Additionally, Plaintiffs’ argument that upon seeing Comrie’s irritation, Pita were on notice as to an eventual attack lacks sufficient allegations to support such a claim. Plaintiffs provide no allegations that Comrie provided any propensity towards violence prior to brandishing a weapon. As such, Comrie’s actions were not foreseeable. Plaintiffs have not met their burden. The Court will sustain the demurrer.
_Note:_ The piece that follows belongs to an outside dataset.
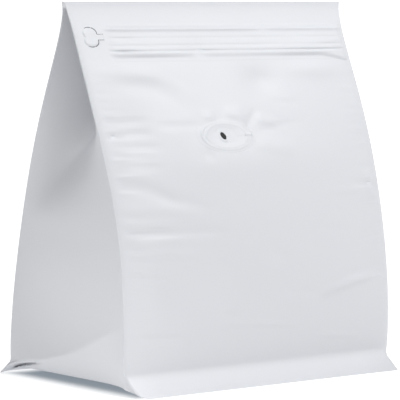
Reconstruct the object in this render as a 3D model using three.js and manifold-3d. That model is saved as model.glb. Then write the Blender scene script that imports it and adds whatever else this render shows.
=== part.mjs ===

As this is effectively the third time in which Plaintiff has failed to plead facts sufficient to establish a cause of action against Pita, the Court will not grant leave to amend.
As the only cause of action asserted against Pita is subject to demurrer, the motion to strike is moot.
CONCLUSION
Defendant Pita Grill Ventures, Inc.’s Demurrer is SUSTAINED, without leave to amend.
Defendant Pita Grill Ventures, Inc.’s Motion to Strike is DENIED.
Moving party is ordered to give notice of this ruling.
Moving Party is ordered to file the proof of service of this ruling with the Court within five days.
The parties are directed to the header of this tentative ruling for further instructions.